FBI spokesman Peter Lee declined to comment on the nature of the "credible intelligence" that compelled agents from San Francisco to travel to Hawaii in search of San Diego.

This is the second and most specific alert the FBI has issued for him since he disappeared in October 2003 in San Francisco while being tailed by FBI agents. In 2011 the FBI said it had "substantive and credible" information that San Diego might have been in western Massachusetts after it received a tip prompted by an airing of the case on the television show "America’s Most Wanted."

San Diego’s image appeared on electronic billboards from California to New York, including above Times Square, for about a week earlier this month.

Late last year, the FBI called on the public’s help in locating San Diego, who was raised in an upper-middle class suburb of Marin County north of San Francisco.

His father, Edmund San Diego, was the city manager of Belvedere, a wealthy Marin County enclave. Edmund San Diego didn’t return a phone call Wednesday. He has declined to talk about his son in the past.

San Diego, who was under 24-hour surveillance, gave the FBI the slip on the afternoon of Oct. 6, 2003, in downtown San Francisco.

He is charged with setting off three bombs at the two companies in the wee hours. No one was injured, and minor damage was done to the buildings, including shattered windows.

Two pipe bomb explosions struck an hour apart at biotechnology company Chiron Corp. on Aug. 28, 2003, and investigators said the second bomb was set to injure first responders. A bomb strapped with nails exploded at cosmetic maker Shaklee Corp. on Sept. 26, 2003.

The search for San Diego has spanned the globe.
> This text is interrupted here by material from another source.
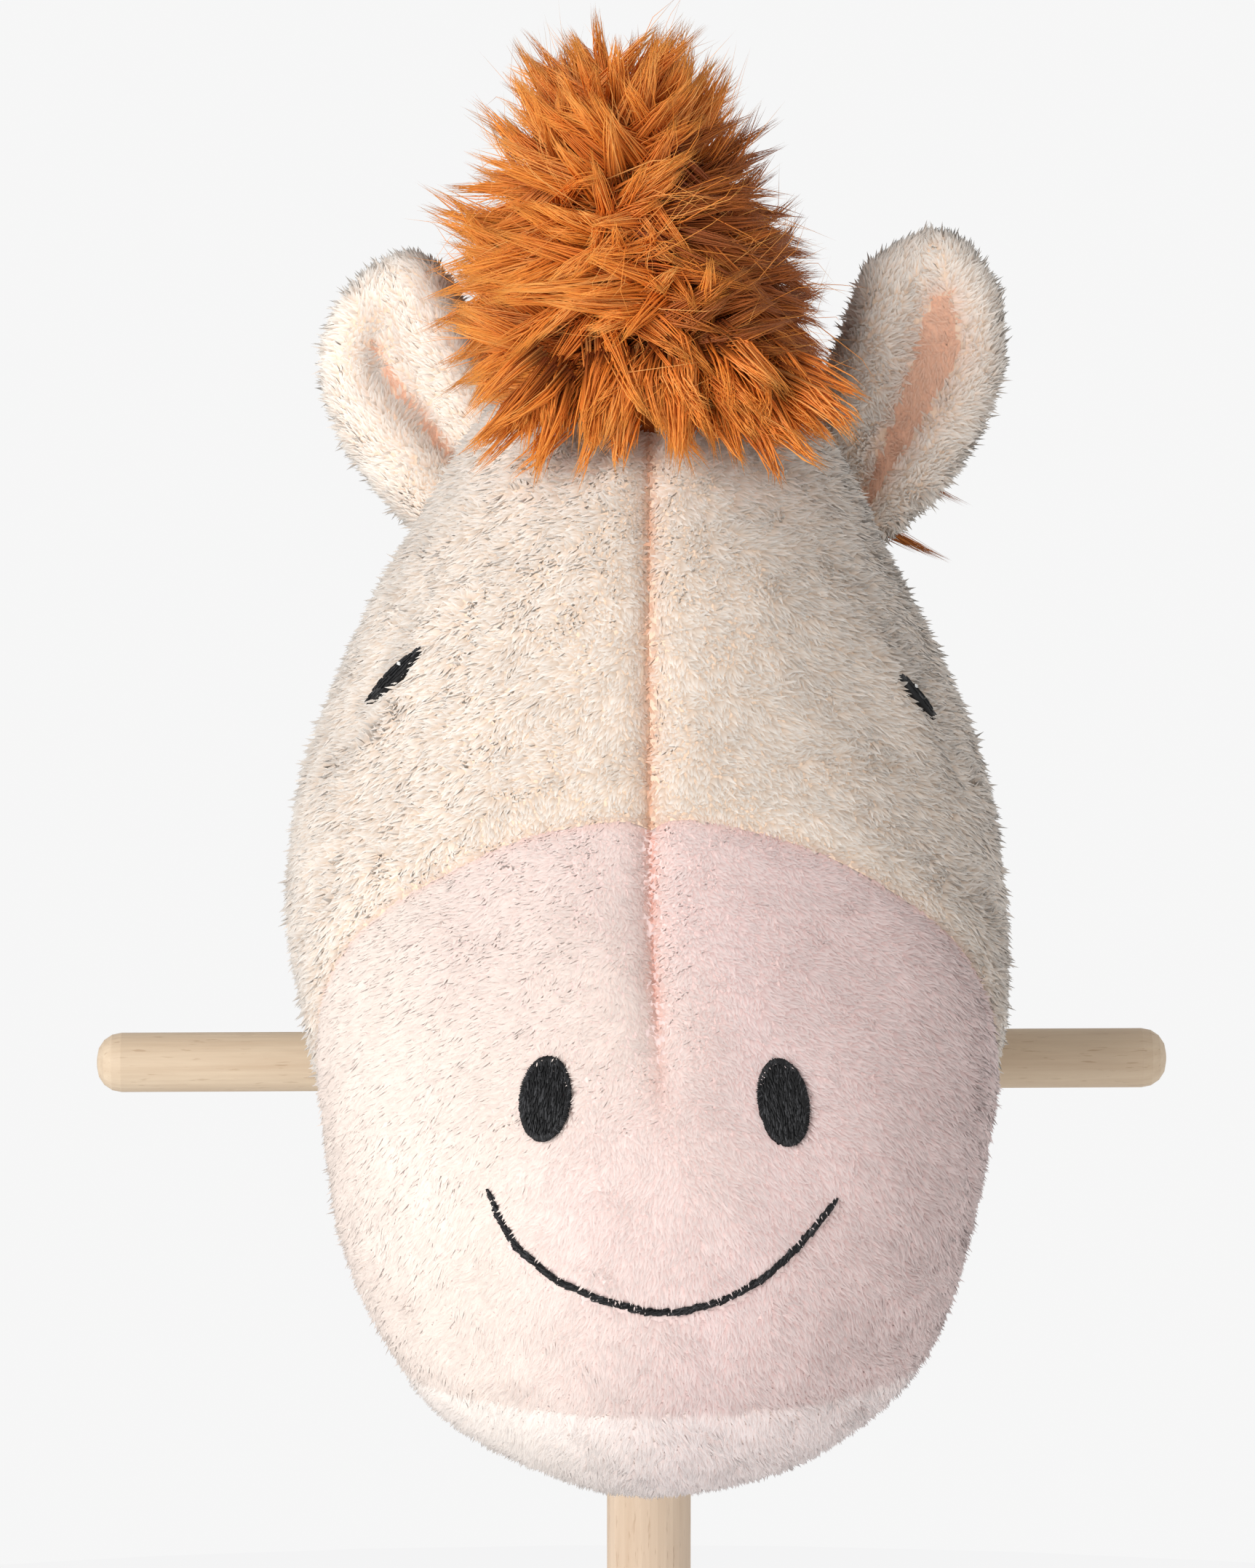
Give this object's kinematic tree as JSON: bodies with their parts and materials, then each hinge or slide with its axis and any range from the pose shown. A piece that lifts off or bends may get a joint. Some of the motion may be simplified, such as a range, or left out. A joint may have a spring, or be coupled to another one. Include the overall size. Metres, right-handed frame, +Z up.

FBI officials have said they’ve talked with authorities in Germany, the United Kingdom, Costa Rica, France, Spain, Denmark, Austria, Italy, the Czech Republic, Mexico, Argentina, the Philippines and Chile.

San Diego has ties to animal rights extremist groups and is a vegan who doesn’t eat food containing animal products, according to the FBI.

He also has unusual tattoos, the FBI says, including a round image of burning hillsides on his chest with the words "It only takes a spark" written below. The sides of his abdomen and back have images of burning and collapsing buildings.

San Diego has worked as a computer network specialist and with the Linux operating system and is skilled at sailing.